> **Given request**: Take the data below and extract the lines from the one with "obj.matrix_world = world" to the one with "before = set(bpy.data.objects)", inclusive, exactly as written.

> **Collected material**:
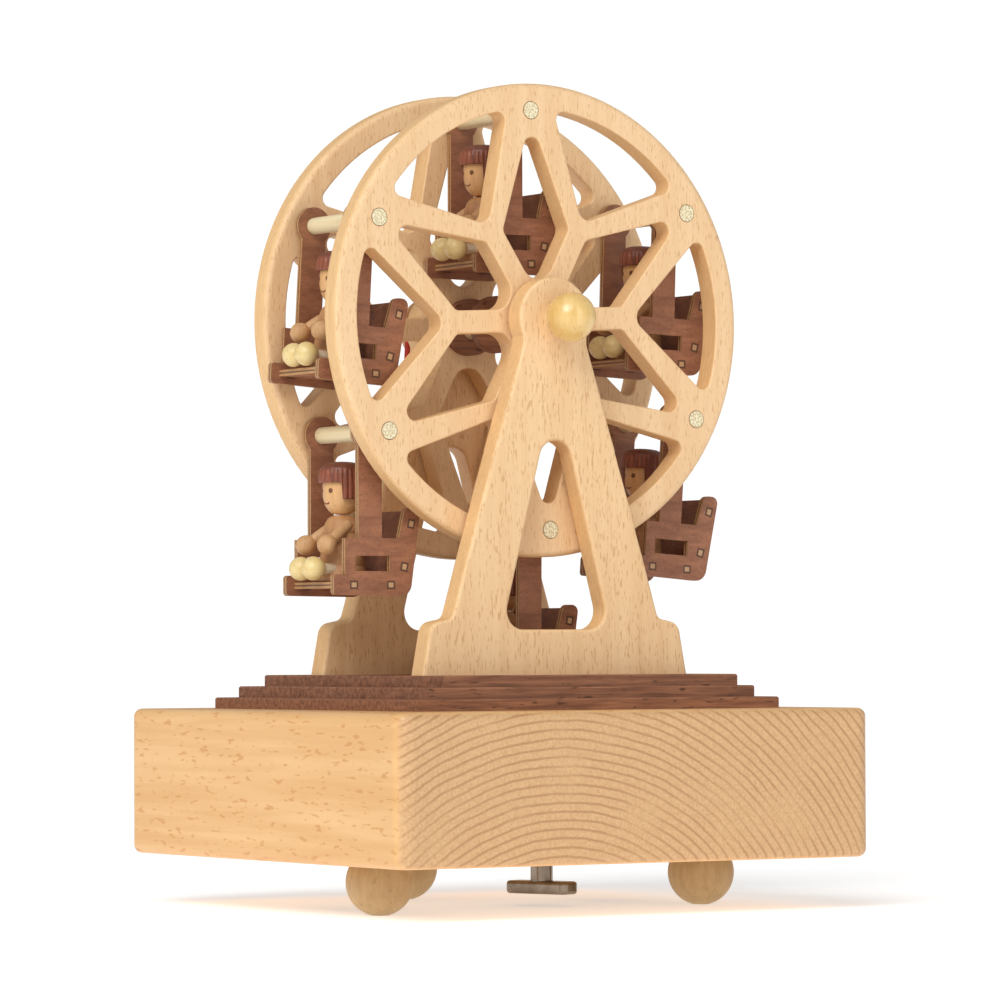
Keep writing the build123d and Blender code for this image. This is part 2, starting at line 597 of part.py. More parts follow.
# the rider: turned body on the floor, arms forward, legs out over the front edge
DX = -0.7
with BuildPart() as doll_body:
    with BuildSketch(Plane(origin=(DX, MID_Y, 0), x_dir=(1, 0, 0), z_dir=(0, -1, 0))):
        with BuildLine():
            Polyline((0, -19.2), (1.7, -19.2))
            ThreePointArc((1.7, -19.2), (3.5, -20.2), (4.3, -22.0))
            Line((4.3, -22.0), (6.1, -35.08))
            Polyline((6.1, -35.08), (0, -35.08), (0, -19.2))
        make_face()
    revolve(axis=Axis((DX, MID_Y, 0), (0, 0, 1)), revolution_arc=360)
    for s in (-1, 1):
        # arm from the shoulder to the hand
        a = Vector(DX - 0.6, MID_Y + s * 2.0, -22.4)
        b = Vector(-7.7, MID_Y + s * 5.0, -26.3)
        with BuildSketch(Plane(origin=a, z_dir=b - a)):
            Circle(1.35)
        extrude(amount=(b - a).length)
        with Locations((b.X, b.Y, b.Z)):
            Sphere(2.4)
        # leg and shoe
        c = Vector(DX - 2.0, MID_Y + s * 2.6, -31.9)
        d = Vector(-10.2, MID_Y + s * 2.95, -31.9)
        with BuildSketch(Plane(origin=c, z_dir=d - c)):
            Circle(1.3)
        extrude(amount=(d - c).length)
        with Locations((d.X, d.Y, d.Z)):
            Sphere(2.85)

with BuildPart() as doll_head:
    # face: a rounded barrel on the neck
    with BuildSketch(Plane(origin=(DX, MID_Y, 0), x_dir=(1, 0, 0), z_dir=(0, -1, 0))):
        with BuildLine():
            Polyline((0, -18.75), (0, -19.2), (1.2, -19.2), (1.2, -18.7))
            ThreePointArc((1.2, -18.7), (3.7, -17.0), (4.55, -14.0))
            Polyline((4.55, -14.0), (4.55, -11.0), (0, -11.0), (0, -18.75))
        make_face()
    revolve(axis=Axis((DX, MID_Y, 0), (0, 0, 1)), revolution_arc=360)
    # hair: a cap all round
    with BuildSketch(Plane(origin=(DX, MID_Y, 0), x_dir=(1, 0, 0), z_dir=(0, -1, 0))):
        with BuildLine():
            Polyline((0, -11.6), (0, -6.6), (2.6, -6.6))
            ThreePointArc((2.6, -6.6), (4.9, -7.4), (5.6, -9.2))
            Polyline((5.6, -9.2), (5.6, -11.6), (0, -11.6))
        make_face()
    revolve(axis=Axis((DX, MID_Y, 0), (0, 0, 1)), revolution_arc=360)
    # the back hair, longer than the fringe
    with BuildSketch(Plane.XY.offset(-16.2)):
        with Locations((DX, MID_Y)):
            Circle(5.5)
            Circle(4.4, mode=Mode.SUBTRACT)
        with Locations((DX - 10 - 2.75, MID_Y)):
            Rectangle(20, 20, mode=Mode.SUBTRACT)
    extrude(amount=5.0)

pieces = (("side_front", side_pieces[0]), ("side_rear", side_pieces[1]), ("boards", boards.part),
          ("doll_body", doll_body.part), ("doll_head", doll_head.part))
for k, (ang, tilt, dy, sit) in enumerate(GONDOLAS):
    gx, gz = dowel_xz(ang)
    # a positive tilt swings the floor towards -X
    where = Location((gx, dy, gz), (0, tilt, 0))
    for short, solid in pieces:
        nm = "gondola_%d_%s" % (k + 1, short)
        hung = solid.moved(where * Location((sit if short.startswith("doll") else 0.0, 0, 0)))
        hung.label = nm
        export_step(hung, "parts/" + nm + ".step")
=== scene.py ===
import bpy, json, math
from math import radians, sin, cos, pi
from mathutils import Vector, Matrix


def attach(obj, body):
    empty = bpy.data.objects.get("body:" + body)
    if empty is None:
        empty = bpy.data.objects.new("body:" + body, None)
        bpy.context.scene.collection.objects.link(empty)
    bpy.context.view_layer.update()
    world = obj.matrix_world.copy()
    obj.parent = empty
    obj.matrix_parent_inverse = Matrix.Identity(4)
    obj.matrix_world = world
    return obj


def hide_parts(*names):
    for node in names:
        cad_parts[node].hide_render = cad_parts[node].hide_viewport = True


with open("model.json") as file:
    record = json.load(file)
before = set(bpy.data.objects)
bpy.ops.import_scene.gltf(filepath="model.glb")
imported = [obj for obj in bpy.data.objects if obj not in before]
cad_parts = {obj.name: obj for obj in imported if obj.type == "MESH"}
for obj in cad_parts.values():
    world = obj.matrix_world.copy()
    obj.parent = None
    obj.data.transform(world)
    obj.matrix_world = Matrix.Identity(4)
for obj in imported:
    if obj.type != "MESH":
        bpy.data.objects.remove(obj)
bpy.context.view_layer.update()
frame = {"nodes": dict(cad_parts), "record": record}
scene = bpy.context.scene
S = 0.001

# ---------------------------------------------------------------- camera
yaw, pitch, roll = radians(-31.907), radians(1.629), radians(-0.223)
fwd = Vector((-sin(yaw) * cos(pitch), cos(yaw) * cos(pitch), sin(pitch)))
right = Vector((cos(yaw), sin(yaw), 0))
up = right.cross(fwd)
r2 = right * cos(roll) + up * sin(roll)
u2 = -right * sin(roll) + up * cos(roll)
cam = bpy.data.objects.new("camera", bpy.data.cameras.new("camera"))
scene.collection.objects.link(cam)
cam.matrix_world = Matrix(((r2.x, u2.x, -fwd.x, -0.656708), (r2.y, u2.y, -fwd.y, -1.058157),
                           (r2.z, u2.z, -fwd.z, 0.062075), (0, 0, 0, 1)))
cam.data.sensor_width = 36
cam.data.lens = 5168.744 * 36 / 1001
cam.data.clip_start, cam.data.clip_end = 0.05, 60
scene.camera = cam
scene.view_settings.view_transform = "Standard"
scene.view_settings.look = "None"


# ---------------------------------------------------------------- material helpers
def lin(c):
    v = [x / 255 for x in c]
    return tuple([x / 12.92 if x <= 0.04045 else ((x + 0.055) / 1.055) ** 2.4 for x in v] + [1.0])


class Mat:
    def __init__(self, name, rough=0.5, local=None, **kw):
        self.m = bpy.data.materials.new(name)
        self.m.use_nodes = True
        self.t = self.m.node_tree
        self.t.nodes.clear()
        out = self.t.nodes.new("ShaderNodeOutputMaterial")
        self.b = self.t.nodes.new("ShaderNodeBsdfPrincipled")
        self.t.links.new(self.b.outputs[0], out.inputs[0])
        self.b.inputs["Roughness"].default_value = rough
        for k, v in kw.items():
            self.b.inputs[k].default_value = v
        tc = self.t.nodes.new("ShaderNodeTexCoord")
        self.p, self.nrm = tc.outputs["Object"], tc.outputs["Normal"]
        if local is not None:
            inv = local.inverted()
            e = inv.to_euler("XYZ")
            self.p = self.map(self.p, loc=inv.to_translation(), rot=e)
            self.nrm = self.map(self.nrm, rot=e)

    def put(self, sock, v):
        if isinstance(v, bpy.types.NodeSocket):
            self.t.links.new(v, sock)
        elif v is not None:
            sock.default_value = v

    def map(self, v, loc=(0, 0, 0), rot=(0, 0, 0), scale=(1, 1, 1)):
        n = self.t.nodes.new("ShaderNodeMapping")
        self.put(n.inputs["Vector"], v)
        n.inputs["Location"].default_value = loc
        n.inputs["Rotation"].default_value = rot
        n.inputs["Scale"].default_value = scale
        return n.outputs[0]

    def f(self, op, a, b=None, c=None, clamp=False):
        n = self.t.nodes.new("ShaderNodeMath")
        n.operation, n.use_clamp = op, clamp
        for i, v in enumerate((a, b, c)):
            if v is not None:
                self.put(n.inputs[i], v)
        return n.outputs[0]

    def noise(self, v, scale=1.0, detail=4.0, rough=0.6, dist=0.0):
        n = self.t.nodes.new("ShaderNodeTexNoise")
        self.put(n.inputs["Vector"], v)
        n.inputs["Scale"].default_value = scale
        n.inputs["Detail"].default_value = detail
        n.inputs["Roughness"].default_value = rough
        n.inputs["Distortion"].default_value = dist
        return n.outputs["Fac"]

    def wave(self, v, scale, kind="RINGS", axis="Y", dist=1.0, detail=2.0, dscale=1.0):
        n = self.t.nodes.new("ShaderNodeTexWave")
        n.wave_type = kind
        if kind == "RINGS":
            n.rings_direction = axis
        else:
            n.bands_direction = axis
        n.wave_profile = "SIN"
        self.put(n.inputs["Vector"], v)
        n.inputs["Scale"].default_value = scale
        n.inputs["Distortion"].default_value = dist
        n.inputs["Detail"].default_value = detail
        n.inputs["Detail Scale"].default_value = dscale
        return n.outputs["Fac"]

    def step(self, v, lo, hi):
        n = self.t.nodes.new("ShaderNodeMapRange")
        n.interpolation_type = "SMOOTHSTEP"
        self.put(n.inputs["Value"], v)
        n.inputs["From Min"].default_value = lo
        n.inputs["From Max"].default_value = hi
        return n.outputs[0]

    def mix(self, fac, a, b, kind="MIX"):
        n = self.t.nodes.new("ShaderNodeMix")
        n.data_type, n.blend_type = "RGBA", kind
        self.put(n.inputs[0], fac)
        self.put(n.inputs[6], a)
        self.put(n.inputs[7], b)
        return n.outputs[2]

    def xyz(self, v):
        n = self.t.nodes.new("ShaderNodeSeparateXYZ")
        self.put(n.inputs[0], v)
        return n.outputs[0], n.outputs[1], n.outputs[2]

    def colour(self, c):
        self.put(self.b.inputs["Base Color"], c)

    def bump(self, h, strength=0.3, distance=0.0002):
        n = self.t.nodes.new("ShaderNodeBump")
        n.inputs["Strength"].default_value = strength
        n.inputs["Distance"].default_value = distance
        self.put(n.inputs["Height"], h)
        self.put(self.b.inputs["Normal"], n.outputs[0])

    def rough(self, v, lo, hi):
        n = self.t.nodes.new("ShaderNodeMapRange")
        self.put(n.inputs["Value"], v)
        n.inputs["To Min"].default_value = lo
        n.inputs["To Max"].default_value = hi
        self.put(self.b.inputs["Roughness"], n.outputs[0])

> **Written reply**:
    obj.matrix_world = world
    return obj


def hide_parts(*names):
    for node in names:
        cad_parts[node].hide_render = cad_parts[node].hide_viewport = True


with open("model.json") as file:
    record = json.load(file)
before = set(bpy.data.objects)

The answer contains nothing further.